As mentioned above, the final timing of bytecodes will vary upwards from the base of 8 clocks.
I used PropGCC also, but never really programmed in C professional. After the Mainframe-time with COBOL I went quite abruptly into C# so I really would like to see a CIL bytecode interpreter, but sadly I am not (yet?) able to write one.
David and Eric seem to be a little frustrated, on one side because of the constant nagging about C here in the forums, but also because of constant op-code changes. What I think is needed (besides financial support from Parallax) is some cheering on to get those two highly qualified persons to start working on it again.
C on the P1 was a stepping stone to have C running on the P2 from the beginning, and even if I have a hard time with C by myself, supporting C on the P2 is a main goal for the money making education support Parallax does.

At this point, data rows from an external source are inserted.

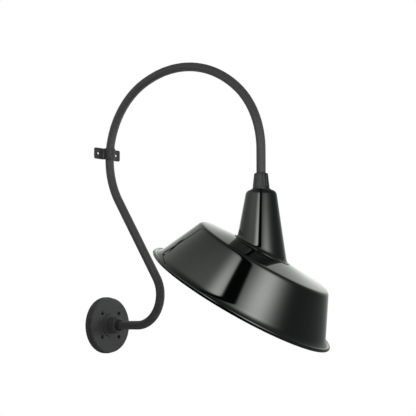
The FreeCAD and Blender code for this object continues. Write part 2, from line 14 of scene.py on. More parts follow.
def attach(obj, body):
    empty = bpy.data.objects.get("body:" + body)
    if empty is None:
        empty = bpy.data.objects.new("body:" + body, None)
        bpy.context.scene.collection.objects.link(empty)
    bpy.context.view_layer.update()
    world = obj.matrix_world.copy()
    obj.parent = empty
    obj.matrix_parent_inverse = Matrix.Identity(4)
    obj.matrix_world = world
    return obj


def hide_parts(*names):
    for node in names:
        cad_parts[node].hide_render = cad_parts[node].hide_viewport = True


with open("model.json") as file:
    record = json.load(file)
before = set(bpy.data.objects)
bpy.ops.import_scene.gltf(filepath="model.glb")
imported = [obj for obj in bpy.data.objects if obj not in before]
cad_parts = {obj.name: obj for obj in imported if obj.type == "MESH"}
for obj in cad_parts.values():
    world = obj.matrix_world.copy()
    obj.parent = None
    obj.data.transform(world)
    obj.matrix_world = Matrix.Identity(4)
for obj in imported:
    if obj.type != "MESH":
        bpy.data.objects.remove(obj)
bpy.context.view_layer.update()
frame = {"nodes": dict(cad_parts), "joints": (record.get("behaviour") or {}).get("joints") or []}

# ---------------------------------------------------------------------------------------------
# Wall flange: a hollow round aluminium casting, powder coated black. Four screws through its
# recessed holes hold it to the wall, and the hub in its middle takes the arm's tube.
flange_r = 69.85
flange_body_r = 67.85
flange_face = 18.5
flange_inside = 14.5
hub_nose = 47.0
screw_circle_r = 41.25
screw_hole_r = 2.8
recess_r = 4.8
recess_floor = 14.5
screw_boss_r = 6.0
hole_block = 8.0
tube_hole_r = 10.7
lead_hole_r = 8.35
hub_step = 21.5
hub_base_r = 20.75
hub_narrowing = 1.5
hub_screw_n = 34.25
set_screw_hole_r = 2.55
flange_columns = 128
cast_black = (0.032, 0.032, 0.033)


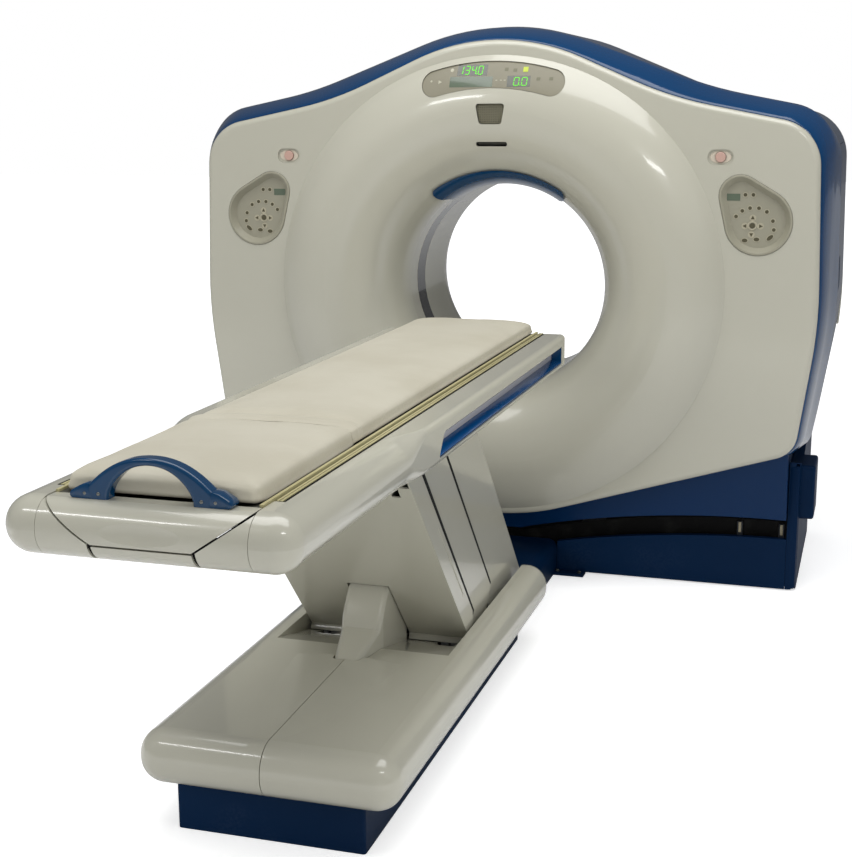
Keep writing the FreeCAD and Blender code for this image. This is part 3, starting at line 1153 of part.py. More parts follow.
def make_side_rail():
    """Right rail: ball corner and rounded bulge at the foot end, thinning out to a slim rail with a long recess."""
    bulge = foot_body()
    bulge = bulge.common(box((SEAM_X + 0.5, OUT), (-OUT, BLEND_Y[0]), (0, OUT)))
    blend = Part.makeLoft([rail_section(y, share) for y, share in zip(BLEND_Y, BLEND_SHARE)], True, False)
    slim = Part.Face(rail_section(BLEND_Y[-1], 0)).extrude(vec(0, HEAD_Y - BLEND_Y[-1], 0))
    ends = [e for e in slim.Edges if e.BoundBox.ZLength > 40 and e.BoundBox.YMin > HEAD_Y - 1
            and e.BoundBox.XMin > TABLE_HALF - 1]
    slim = slim.makeFillet(10, ends)
    lip = box((LIP_INNER, RAIL_INNER), (FOOT_Y + 125, HEAD_Y), (TOP_Z - 13, TOP_Z - 2))
    back = box((LIP_INNER - 10, RAIL_INNER), (FOOT_Y + 122, HEAD_Y + 10), (0, OUT))
    bulge = bulge.cut(back)
    hollow = box((RAIL_INNER + 6, TABLE_HALF - 20), (FOOT_Y + 70, BLEND_Y[0] - 15), (NOSE_LOW_Z - 5, TOP_Z - 30))
    bulge = bulge.cut(hollow)
    rail = join([bulge, blend, slim, lip])
    return rail.cut(recess_block(0, RECESS_DEEP)).removeSplitter()


def recess_block(gap, depth):
    """Long recess in the rail's outer side: slanted near end, rounded corners."""
    corners = [(RECESS_Y[0] + gap, RECESS_Z[0] + gap, 6), (RECESS_Y[1] - gap, RECESS_Z[0] + gap, 6),
               (RECESS_Y[1] - gap, RECESS_Z[1] - gap, 6), (RECESS_Y[0] + 46 + gap, RECESS_Z[1] - gap, 30)]
    return along_x(corners, TABLE_HALF - depth, TABLE_HALF + 30)


def make_rail_inlay():
    """Blue liner of the recess, right side."""
    outer = recess_block(0, RECESS_DEEP).common(box((0, TABLE_HALF - 2), (-OUT, 0), (0, OUT)))
    return outer.cut(recess_block(INLAY_WALL, RECESS_DEEP - INLAY_WALL))


def make_foot_cover():
    """Right part of the foot end beside the trough."""
    wedge = along_y([(TROUGH_HALF, NOSE_LOW_Z - 5, 0), (SEAM_X - 0.5, NOSE_LOW_Z - 5, 0), (SEAM_X - 0.5, 914, 0),
                     (TROUGH_HALF, 844, 0)], FOOT_Y - 5, FOOT_Y + 118)
    cover = foot_body().common(wedge)
    way = along_y([(x, z, 0) for x, z, r in inset(cradle_outline(), -4)], CAP_BACK_Y - 2, FOOT_Y + 120)
    return cover.cut(way)


def make_foot_strip():
    """Centre strip under the cradle's end."""
    half = CRADLE_FLAT
    strip = foot_body().common(box((-half, half), (FOOT_Y - 5, FOOT_Y + 118), (NOSE_LOW_Z - 5, CRADLE_LOW_Z - 4)))
    return strip


def cradle_outline():
    """Section of the cradle before its dish: flat bottom, sloping sides, upright rims."""
    half = [(0, CRADLE_LOW_Z, 0), (CRADLE_FLAT, CRADLE_LOW_Z, 20), (CRADLE_HALF - 12, TOP_Z - 9, 0), (CRADLE_HALF, TOP_Z - 9, 0),
            (CRADLE_HALF, CRADLE_TOP_Z, 0), (0, CRADLE_TOP_Z, 0)]
    return whole(half)


def make_cradle():
    base = along_y(cradle_outline(), CAP_BACK_Y, HEAD_Y - 3)
    dish_r = ((PAD_HALF) ** 2 + CRADLE_DISH ** 2) / (2 * CRADLE_DISH)
    dish = rod_y(0, CRADLE_TOP_Z - CRADLE_DISH + dish_r, dish_r, CAP_BACK_Y - 1, HEAD_Y + 5)
    cradle = base.cut(dish)
    for side in (1, -1):
        x = side * (CRADLE_HALF - STRIP_W / 2)
        cradle = cradle.cut(box((x - STRIP_W / 2, x + STRIP_W / 2), (CAP_BACK_Y - 1, HEAD_Y + 5),
                                (CRADLE_TOP_Z - 4, CRADLE_TOP_Z + 10)))
    return cradle


def make_edge_strips():
    strip = box((CRADLE_HALF - STRIP_W, CRADLE_HALF), (CAP_BACK_Y, HEAD_Y - 3),
                (CRADLE_TOP_Z - 4, CRADLE_TOP_Z - 4 + STRIP_H))
    return both(strip)


def make_end_cap():
    """End of the cradle: continues the rounded foot end, with a shallow concave dish."""
    block = along_y([(-CRADLE_FLAT, CRADLE_LOW_Z, 6), (CRADLE_FLAT, CRADLE_LOW_Z, 6), (CRADLE_HALF - 1, TOP_Z - 1, 0),
                     (-CRADLE_HALF + 1, TOP_Z - 1, 0)], FOOT_Y - 5, CAP_BACK_Y - CAP_SEAM)
    cap = foot_body().common(block)
    scoop = Part.makeSphere(420, vec(0, 0, 0))
    matrix = FreeCAD.Matrix()
    matrix.scale(1.0, 1.0, 0.35)
    scoop = scoop.transformGeometry(matrix)
    scoop.translate(vec(0, FOOT_Y - 420 + 9, 876))
    return cap.cut(scoop)


def handle_line(points, z_low):
    """Smooth symmetric line of the handle, carried straight down into the end cap at both ends."""
    foot_z = TOP_Z - 1
    right = [vec(x, 0, foot_z + z) for x, z in points]
    left = [vec(-p.x, 0, p.z) for p in reversed(right[1:])]
    curve = Part.BSplineCurve()
    curve.interpolate(left + right)
    ends = [vec(left[0].x, 0, z_low), vec(right[-1].x, 0, z_low)]
    return [line(ends[0], left[0]), curve.toShape(), line(right[-1], ends[1])], ends


def make_handle(cap):
    """Arched pull handle with spread feet on the end cap, its edges well rounded."""
    foot_z = TOP_Z - 1
    z_low = foot_z - 24
    outer, outer_ends = handle_line(HANDLE_OUTER, z_low)
    inner, inner_ends = handle_line(HANDLE_INNER, z_low)
    edges = outer + inner + [line(outer_ends[0], inner_ends[0]), line(inner_ends[1], outer_ends[1])]
    face = Part.Face(Part.Wire(Part.sortEdges(edges)[0]))
    face.translate(vec(0, HANDLE_Y - HANDLE_W / 2, 0))
    handle = face.extrude(vec(0, HANDLE_W, 0))
    rims = [e for e in handle.Edges if e.BoundBox.YLength < 0.01 and e.BoundBox.ZMax > foot_z]
    handle = handle.makeFillet(HANDLE_ROUND, rims)
    handle = handle.cut(cap)
    handle = handle.cut(box((-OUT, OUT), (CAP_BACK_Y - CAP_SEAM, 0), (0, foot_z + 1)))
    return sorted(handle.Solids, key=lambda solid: solid.Volume)[-1]


def pad_block(y_from, y_to):
    """Cushion with a crowned top, drawn in sides and rounded ends, on the dished cradle."""
    foot = CRADLE_TOP_Z + 0.2
    top = foot + PAD_THICK
    side_sag = 5.0

    def section(y, shrink, lift):
        half = PAD_HALF - shrink
        low = foot + lift * 0.3
        high = top - lift
        a = vec(-half + 4, y, low)
        b = vec(half - 4, y, low)
        c = vec(half - 4, y, high - PAD_CROWN)
        d = vec(-half + 4, y, high - PAD_CROWN)
        return Part.Wire([line(a, b), Part.Arc(b, vec(half, y, (low + high - side_sag) / 2), c).toShape(),
                          Part.Arc(c, vec(0, y, high), d).toShape(),
                          Part.Arc(d, vec(-half, y, (low + high - side_sag) / 2), a).toShape()])

    stations = [(y_from, 7, 9), (y_from + 14, 1, 1.5), (y_from + 60, 0, 0), (y_to - 60, 0, 0),
                (y_to - 14, 1, 1.5), (y_to, 7, 9)]
    return Part.makeLoft([section(*s) for s in stations], True, True)


# ---------------------------------------------------------------- write the sub-parts
save("front_cover", make_front_cover())
save("display_panel", bulge_panel(display_block(PANEL_GAP, FACE_Y - 120, FACE_Y + 60), PANEL_SINK))
save("speaker_panel", bulge_panel(speaker_block(PANEL_GAP, FACE_Y - 120, FACE_Y + 60), SPEAKER_SINK))
save("laser_window", bulge_panel(laser_block(PANEL_GAP, FACE_Y - 120, FACE_Y + 60), LASER_SINK))
save("bore_top_pad", make_bore_pad())
control_panel = make_control_panel()
save("control_panel_right", control_panel)
save("control_panel_left", mirrored(control_panel))
stop_button = make_stop_button()
save("stop_button_right", stop_button)
save("stop_button_left", mirrored(stop_button))
save("trim_band", make_trim_band())
save("top_cover", make_top_cover())
side_cover = make_side_cover()
save("side_cover_right", side_cover)
save("side_cover_left", mirrored(side_cover))
save("rear_cover", make_rear_cover())
save("lower_front_cover", make_lower_front_cover())
save("scan_window", make_scan_window())
save("stator_frame", make_stator_frame())
save("main_bearing", ring_y(BEARING_R_IN, BEARING_R_OUT, *STATOR_Y))
save("rotor_drum", make_rotor_drum())
save("xray_tube", make_xray_tube())
save("collimator", make_collimator())
save("detector_array", make_detector())
save("high_voltage_unit", make_generator())

save("gantry_base_frame", make_base_frame())
save("base_front_skirt", make_front_skirt())
save("slot_shield", make_slot_shield())
save("base_rear_skirt", make_rear_skirt())
base_side = make_base_side_cover()
save("base_side_cover_right", base_side)
save("base_side_cover_left", mirrored(base_side))
tower = make_tower()
save("tilt_tower_right", tower)
save("tilt_tower_left", mirrored(tower))
save("levelling_pads", make_levelling_pads())
save("docking_cover", make_docking_cover())

base_cover = make_base_cover()
save("table_base_cover_right", base_cover)
save("table_base_cover_left", mirrored(base_cover))
save("knee_cover", make_knee_cover())
save("table_plinth", make_plinth())
save("table_base_frame", make_table_base_frame())
save("lower_pivot_pins", make_lower_pins())
save("lift_drive", make_lift_drive())
save("front_leg", make_front_leg())
save("rear_leg", make_rear_leg())
save("near_leg_cover", make_near_cover())
save("mid_leg_cover", make_mid_cover())
save("far_leg_cover", make_far_cover())

save("table_frame", make_table_frame())
save("upper_pivot_pins", make_upper_pins())
side_rail = make_side_rail()
save("side_rail_right", side_rail)
save("side_rail_left", mirrored(side_rail))
rail_inlay = make_rail_inlay()
save("rail_inlay_right", rail_inlay)
save("rail_inlay_left", mirrored(rail_inlay))
foot_cover = make_foot_cover()
save("foot_cover_right", foot_cover)
save("foot_cover_left", mirrored(foot_cover))
save("foot_centre_strip", make_foot_strip())
save("cradle", make_cradle())
save("cradle_edge_strips", make_edge_strips())
end_cap = make_end_cap()
save("cradle_end_cap", end_cap)
save("cradle_handle", make_handle(end_cap))
save("pad_main", pad_block(PAD_SPLIT_Y + 1, HEAD_Y - 4))
save("pad_foot", pad_block(PAD_NEAR_Y, PAD_SPLIT_Y - 1))
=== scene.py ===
import json
import logging
import math
from dataclasses import dataclass, field
from enum import Enum
from functools import cached_property
from typing import Any, Callable, Optional, Sequence

import bmesh
import bpy
from mathutils import Matrix, Vector
from mathutils.bvhtree import BVHTree

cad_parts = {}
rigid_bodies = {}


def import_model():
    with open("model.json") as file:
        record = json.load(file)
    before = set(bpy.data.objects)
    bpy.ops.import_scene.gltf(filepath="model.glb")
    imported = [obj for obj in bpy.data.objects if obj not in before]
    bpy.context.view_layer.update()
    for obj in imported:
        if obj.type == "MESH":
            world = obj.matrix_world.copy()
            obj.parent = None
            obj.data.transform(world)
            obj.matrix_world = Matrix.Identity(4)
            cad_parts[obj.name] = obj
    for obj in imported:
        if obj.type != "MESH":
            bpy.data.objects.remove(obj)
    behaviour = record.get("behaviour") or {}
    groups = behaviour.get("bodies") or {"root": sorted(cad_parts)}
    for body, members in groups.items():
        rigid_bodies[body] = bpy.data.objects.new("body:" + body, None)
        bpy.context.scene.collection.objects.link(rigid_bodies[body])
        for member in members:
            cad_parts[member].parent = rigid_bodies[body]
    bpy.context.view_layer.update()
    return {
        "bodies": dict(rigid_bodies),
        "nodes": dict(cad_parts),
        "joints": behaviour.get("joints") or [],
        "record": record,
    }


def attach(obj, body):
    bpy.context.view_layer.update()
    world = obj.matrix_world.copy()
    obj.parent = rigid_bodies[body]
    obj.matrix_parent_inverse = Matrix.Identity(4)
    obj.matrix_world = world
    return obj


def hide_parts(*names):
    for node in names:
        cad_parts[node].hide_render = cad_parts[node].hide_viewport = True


# A CT scanner in metres: +X to the right seen from the foot of the table, +Y into the gantry, +Z up.
# The origin is on the floor, straight under the point where the bore axis meets the scan plane.

LOG = logging.getLogger("ct_scanner")
SCAN_HEIGHT = 1.025
LEG_LEAN, LEG_PIVOT_Z = math.radians(43.0), 0.180
SHARP_ANGLE = math.radians(38)
UPRIGHT = Matrix.Rotation(math.pi / 2, 4, "X")
WHITE = (1, 1, 1, 1)

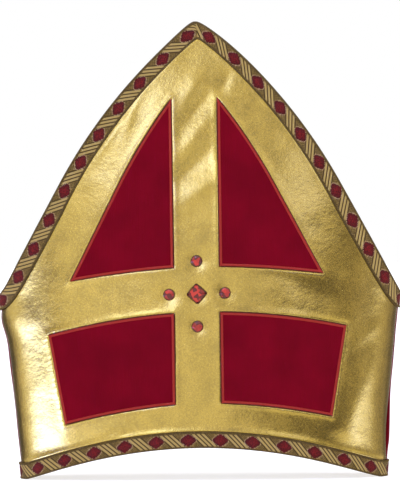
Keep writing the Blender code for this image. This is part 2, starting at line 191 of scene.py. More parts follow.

Dave mentioned a couple of times that the CMM memory model could benefit from some decode instruction to expand CMM-Byte-Codes to PASM instructions. I just loosely followed the PropGCC discussions at that time, but CMM on the P1 is usually faster as Spin on the P1 and has a comparable small memory footprint.
Since I never wrote a compiler by myself, and am not versatile in C, I have just to guess how much work is needed to support C on the P2.
But slowly I get the feeling that Chip is finalizing the op-code changes, so it might be REALLY important to explain to him what changes would be helpful to support the code generator of GCC. One thing I remember was the LINK register, and that is done. But besides the CMM decode instruction there might be other things able to be streamlined in Verilog to support GCC code generation better.
So writing SPIN2 showed some new needed instructions/shortcuts to really speed up things. For that reason I think it is quite important, needed and necessary to work on GCC before any Verilog code freeze.
There might be a equivalent speed gain possible for GCC, and nobody knows it now because nobody is working on it.
just my 2 cents.
MIke
Of course that does not exclude also doing some other code generation for C.
Alternatively, if P2 is able to run CIL bytecodes, it will pick up a shipload of languages right there.